OK, so Gerol-2 is clearly a fan of speaking for rhetorical effect. But he may have some point. Or at least I haven't been able to shut him up yet. I find myself worrying: is the rhetoric of pro-individualistic education, and anti-"factory" education, actually sustainable as we try to educate massive numbers of people?

Do we actually have a commitment to a system of education? If so, how do we think and plan and create distribution and feedback mechanisms for that system without scalable practices?

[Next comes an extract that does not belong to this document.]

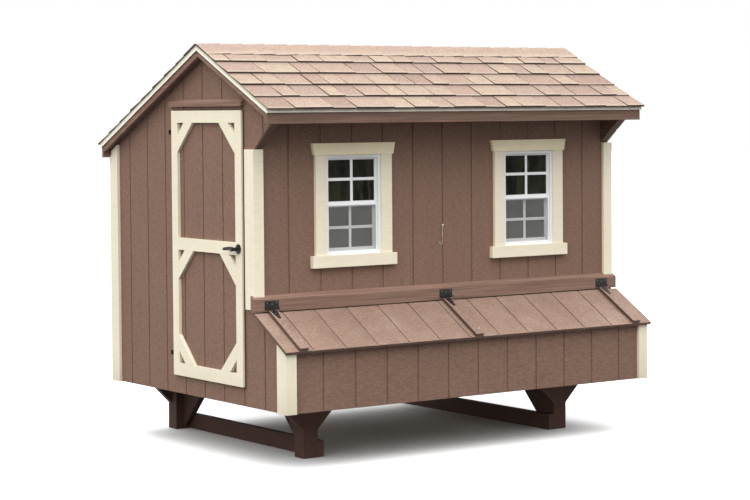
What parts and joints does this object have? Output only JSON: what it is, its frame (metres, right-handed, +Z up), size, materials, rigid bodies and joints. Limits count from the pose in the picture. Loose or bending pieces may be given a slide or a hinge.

Or maybe we should bite the bullet, if we want to be honest and consistent, and admit that each of us is really only interested in is making sure that my individual school, or my individual classroom, meets the needs of my students. In that case, Gerol-1 is all set: he can just build those personal connections with his few students each semester, and grumble about rubrics and standardized tests and outcomes and state-imposed parameters as a perpetually-imposed bureaucratic drag on what education should be, in a perfect world.

Hey, I warned you that I was jet-lagged. But if you care to jump in and let me know where I'm going wrong, I think it could be an interesting conversation.